The first step in solving such problems based on current electricity is to draw a proper circuit diagram. For example, in this problem we have two resistances of 6 ohms and 4 ohms which are connected in series. So, first of all we have to draw these two resistances on paper as shown in Figure alongside. Now, a potential difference of 20 volts has been applied across this combination of resistances. So, we draw a cell or a battery of 20 volts and complete the circuit as shown in Figure alongside. Suppose the current flowing in the circuit is I amperes.
We will now find out the value of current I flowing through the circuit. To do this we should know the total resistance R of the circuit. Here we have two resistance of `6 Omega` and `4 Omega` connected in series. So,
Total resistance, `R = R_(1) +R_(4)`
`R = 6+4`
`R = 10` ohms
Now, Total resistance, `R = 10` ohms
Potential difference, `V = 20` volts
and, Current in the circuit, `I = ?` (To be calculated)

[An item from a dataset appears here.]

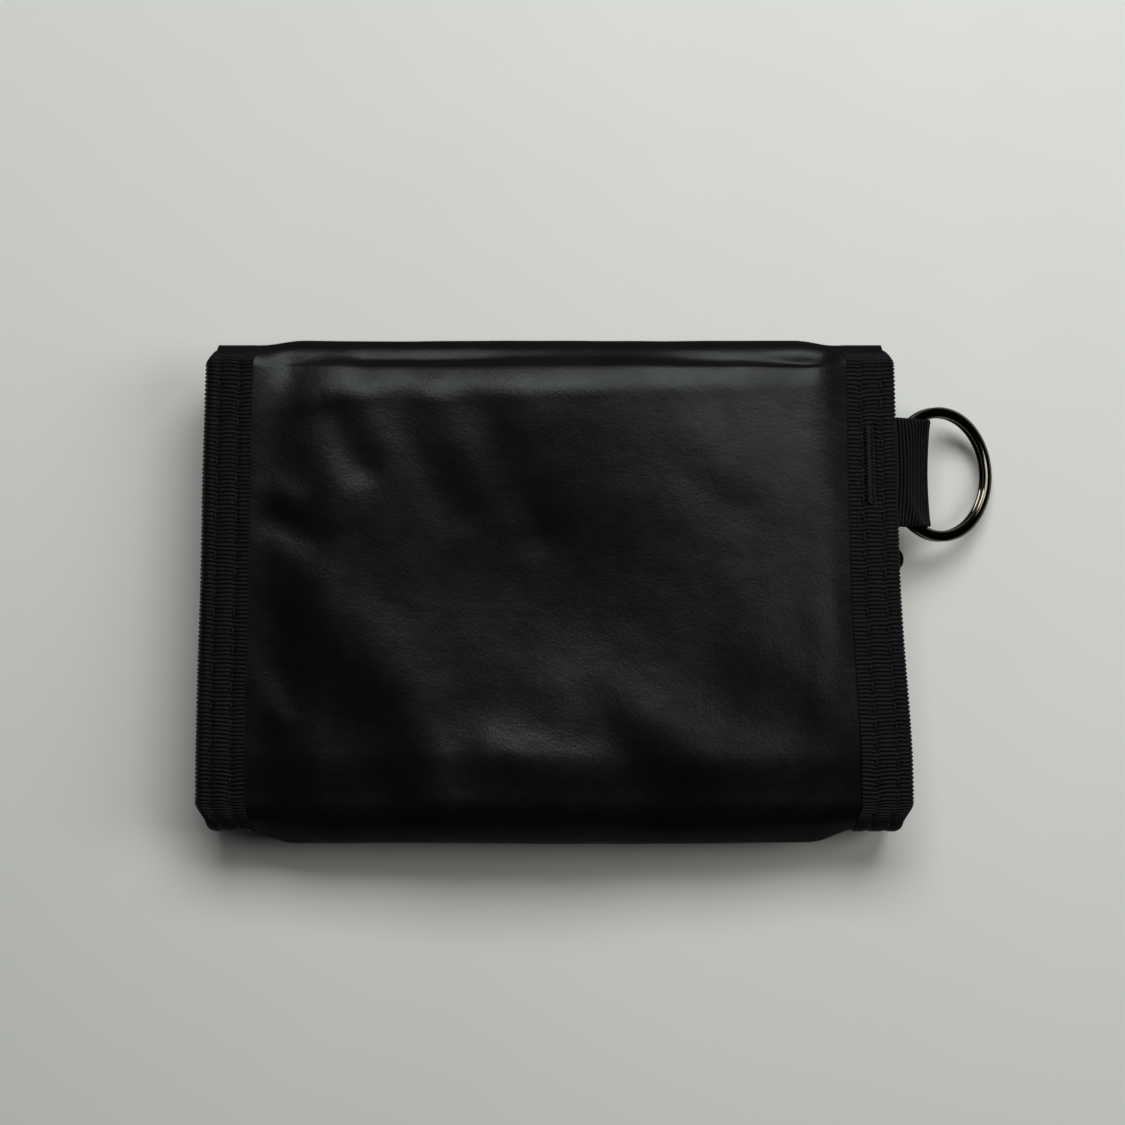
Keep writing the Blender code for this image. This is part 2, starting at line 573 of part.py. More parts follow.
def build_inner_flap():
    tip = INNER_FLAP_TIP
    rows = [INNER_PANEL_END, tip + TIP_TAPE + TIP_RAMP, tip + TIP_TAPE, tip]

    def tip_share(y):
        return ramp(-y, -rows[1], -rows[2])

    def lining_z(x, y):
        flat = level(INNER_LINING_Z, side(x))
        return flat + (INNER_LINING_Z[0] + 0.3 - flat) * tip_share(y)

    sheet("inner_flap_shell", COATED_FABRIC, INNER_FLAP, SHELL_COLUMNS, rows,
          lambda x, y: (x, y, INNER_FLAP_Z + EDGE_DROP * max(side(x), tip_share(y))), SHELL)
    sheet("inner_flap_lining", LINING_FABRIC, INNER_FLAP, LINING_COLUMNS, rows,
          lambda x, y: (x, y, lining_z(x, y)), PANEL)
    side_rows = [INNER_PANEL_END, tip + TIP_TAPE + TIP_RAMP + GAP]
    shell_z = INNER_FLAP_Z + EDGE_DROP
    lining_top = INNER_LINING_Z[1] + PANEL
    binding("inner_flap_bottom_binding", INNER_FLAP, lambda y: (y, shell_z),
            lambda y: (y, lining_top), side_rows, TAPE_WIDTH - HALF_LENGTH, -HALF_LENGTH)
    binding("inner_flap_top_binding", INNER_FLAP, lambda y: (y, shell_z),
            lambda y: (y, shell_z + SHELL), side_rows, HALF_LENGTH - TAPE_WIDTH, HALF_LENGTH)
    rim = LINING_TOP_X + TAPE + GAP
    binding("inner_flap_pocket_binding", INNER_FLAP, lambda y: (y, INNER_LINING_Z[1]),
            lambda y: (y, lining_top), side_rows, rim - TAPE_WIDTH, rim)
    tip_binding("inner_flap_end_binding", INNER_FLAP, tip, 1, INNER_FLAP_Z,
                INNER_LINING_Z[0] + 0.3 + PANEL + TAPE + GAP, HALF_LENGTH)
    block("id_window", CLEAR_VINYL, INNER_FLAP, (-41, -9.5, 10.45), (41, 35.5, 10.65))
    frame = block("id_window_frame", LINING_FABRIC, INNER_FLAP, (-43, -11.5, 10.9), (43, 37.5, 11.25))
    cut(frame, block("window_hole", LINING_FABRIC, INNER_FLAP, (-36, -5.0, 10), (36, 31.0, 12)))
    block("loop_patch", FASTENER, INNER_FLAP, (-30, 18.0, 7.9), (30, 32.0, 8.6))


# ---------------------------------------------------------------- key loop and ring


def build_key_loop():
    """A strap folded round the ring's wire, its two ends under the middle panel's binding."""
    wire_edge = RING_RADIUS - RING_WIRE / 2
    reach = math.sqrt(wire_edge ** 2 - (WEBBING_WIDTH / 2) ** 2) + 1.3
    slope = Vector((math.cos(RING_TILT), -math.sin(RING_TILT)))
    up = Vector((math.sin(RING_TILT), math.cos(RING_TILT)))
    centre = Vector((RING_CENTRE.x, RING_CENTRE.z))
    near = centre - slope * RING_RADIUS
    far = centre - slope * reach
    start = math.atan2(up.y, up.x)
    far_turn = [far + LOOP_CLEARANCE * Vector((math.cos(start - math.pi * i / 6),
                                               math.sin(start - math.pi * i / 6)))
                for i in range(7)]
    near_turn = [near + LOOP_CLEARANCE * Vector((math.cos(start - math.pi - i * math.pi / 7.5),
                                                 math.sin(start - math.pi - i * math.pi / 7.5)))
                 for i in range(5)]
    path = [Vector((58.0, 17.55)), Vector((61.6, 17.45)), Vector((63.2, 16.9)),
            *far_turn, *near_turn, Vector((59.9, 16.55)), Vector((58.0, 16.6))]
    shape = bmesh.new()
    bmesh.ops.create_grid(shape, x_segments=1, y_segments=len(path) - 1, size=1.0)
    for vertex in shape.verts:
        x, z = path[round((vertex.co.y + 1) / 2 * (len(path) - 1))]
        y = RING_CENTRE.y + WEBBING_WIDTH / 2 * round(vertex.co.x)
        vertex.co = Vector((x, y, z)) * MM
    mesh = bpy.data.meshes.new("key_loop_webbing")
    shape.to_mesh(mesh)
    shape.free()
    webbing = add("key_loop_webbing", mesh, WEBBING_FABRIC, KEY_LOOP)
    solid = webbing.modifiers.new("thickness", "SOLIDIFY")
    solid.thickness = WEBBING * MM
    solid.offset = 0.0
    solid.use_even_offset = True


def build_key_ring():
    """A split ring: two turns of flat wire that lie on each other, as one square section."""
    shape = bmesh.new()
    half = RING_WIRE / 2
    corners = [(RING_RADIUS - half, -half), (RING_RADIUS + half, -half),
               (RING_RADIUS + half, half), (RING_RADIUS - half, half)]
    loop = [shape.verts.new(Vector((radius, 0, z)) * MM) for radius, z in corners]
    for i in range(4):
        shape.edges.new((loop[i], loop[(i + 1) % 4]))
    mesh = bpy.data.meshes.new("key_ring")
    shape.to_mesh(mesh)
    shape.free()
    ring = bpy.data.objects.new("key_ring", mesh)
    mesh.materials.append(BLACK_NICKEL)
    ring.parent = KEY_RING
    ring.rotation_euler = (0.0, RING_TILT, 0.0)
    PARTS.objects.link(ring)
    turn = ring.modifiers.new("turn", "SCREW")
    turn.steps = 48
    turn.render_steps = 48
    turn.use_merge_vertices = True
    turn.merge_threshold = 0.00001
    turn.use_normal_flip = True
    edges = ring.modifiers.new("edges", "BEVEL")
    edges.width = 0.35 * MM
    edges.segments = 1
    edges.limit_method = "ANGLE"


build_outer_flap()
build_coin_pocket()
build_zip_slider()
build_zip_pull()
build_middle_panel()
build_inner_flap()
build_key_loop()
build_key_ring()
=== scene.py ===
"""The looks of the trifold wallet: woven tape, coated fabric, thread, metal, on a pale table.

Lengths are in millimetres in the wallet's frame (+X key ring side, +Y inner fold, +Z up) and
become metres when a mesh is made. A strip that runs round the wallet is measured by s, the
length along the shell's outside from the middle of the outer fold: positive over the middle
panel and the inner flap, negative over the outer flap.
"""

import math

import bpy
import numpy as np
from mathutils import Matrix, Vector


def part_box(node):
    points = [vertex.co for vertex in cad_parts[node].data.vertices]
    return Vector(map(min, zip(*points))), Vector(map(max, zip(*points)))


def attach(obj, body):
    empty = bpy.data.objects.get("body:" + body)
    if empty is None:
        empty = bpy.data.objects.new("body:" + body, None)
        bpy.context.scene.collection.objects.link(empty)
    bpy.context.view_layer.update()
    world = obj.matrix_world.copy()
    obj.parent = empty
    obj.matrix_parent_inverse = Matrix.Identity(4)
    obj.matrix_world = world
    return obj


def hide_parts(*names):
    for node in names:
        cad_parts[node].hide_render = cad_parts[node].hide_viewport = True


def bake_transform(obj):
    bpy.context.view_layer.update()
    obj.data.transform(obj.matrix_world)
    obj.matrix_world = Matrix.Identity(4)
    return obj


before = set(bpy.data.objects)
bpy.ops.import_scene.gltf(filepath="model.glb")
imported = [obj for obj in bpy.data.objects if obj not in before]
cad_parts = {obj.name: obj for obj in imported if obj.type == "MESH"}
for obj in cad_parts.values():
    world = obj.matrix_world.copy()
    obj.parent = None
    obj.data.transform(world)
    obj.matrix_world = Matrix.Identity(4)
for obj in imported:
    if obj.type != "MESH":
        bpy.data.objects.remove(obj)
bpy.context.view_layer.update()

MM = 0.001
RANDOM = np.random.default_rng(7)

# ------------------------------------------------------------------ sizes from the frame


def box_mm(node):
    low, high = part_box(node)
    return np.array(low) / MM, np.array(high) / MM


SHELL_LOW, SHELL_HIGH = box_mm("middle_shell")
CLOSED_HEIGHT = round(float(SHELL_HIGH[2]), 3)
OUTER_START = round(float(SHELL_LOW[1]), 3) - 0.4  # where the outer fold's turn begins
INNER_START = round(float(SHELL_HIGH[1]), 3) + 0.35  # where the inner fold's turn begins
OUTER_REACH = -float(box_mm("outer_fold_shell")[0][1])
OUTER_RADIUS = OUTER_REACH + OUTER_START
INNER_FLAP_Z = round(float(box_mm("inner_flap_shell")[0][2]), 3)
INNER_RADIUS = (CLOSED_HEIGHT - INNER_FLAP_Z) / 2
OUTER_TIP = float(box_mm("outer_flap_end_binding")[1][1])
INNER_TIP = float(box_mm("inner_flap_end_binding")[0][1])
HALF_LENGTH = 63.0
TAPER = 0.00037
TAPE_WIDTH = 8.8
TAPE = 0.45
SHELL = 0.6
EDGE_SINK = 1.15  # how far the shell sinks under its binding
RIB_PITCH = 0.75
RIB_HEIGHT = 0.30
WEBBING_PITCH = 0.85
WEBBING_BOW = 0.0058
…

So, applying Ohm's law to the whole circuit, we get:
`(V)/(I) = R`
So that, `(20)/(I) = 10`
And, `10 I = 20`
`I = (20)/(10)`
So, Current, `I = 2` amperes (or 2A)
Thus, the current flowing through the circuit is 2 amperes. The second part of this problem is to find out the potential difference across the ends of the 6 ohms resistance. To do this we will have to apply Ohm's law to this resistance only. We know that the current flowing through the 6 ohm resistance will also be 2 amperes. Now,
Potential difference (across `6 Omega` resistance), `V = ?` (To be calculated)
Current (through `6Omega` resistance), `I = 2` amperes
And, Resistance, `R = 6` ohms
So, applying Ohm's law to the `6Omega` resistance only, we get:
`(V)/(I) = R`
or `(V)/(2) = 6`
So, Potential difference, `V = 12 `volts
Thus, the potential difference across the 6 ohm resistance is 12 volts.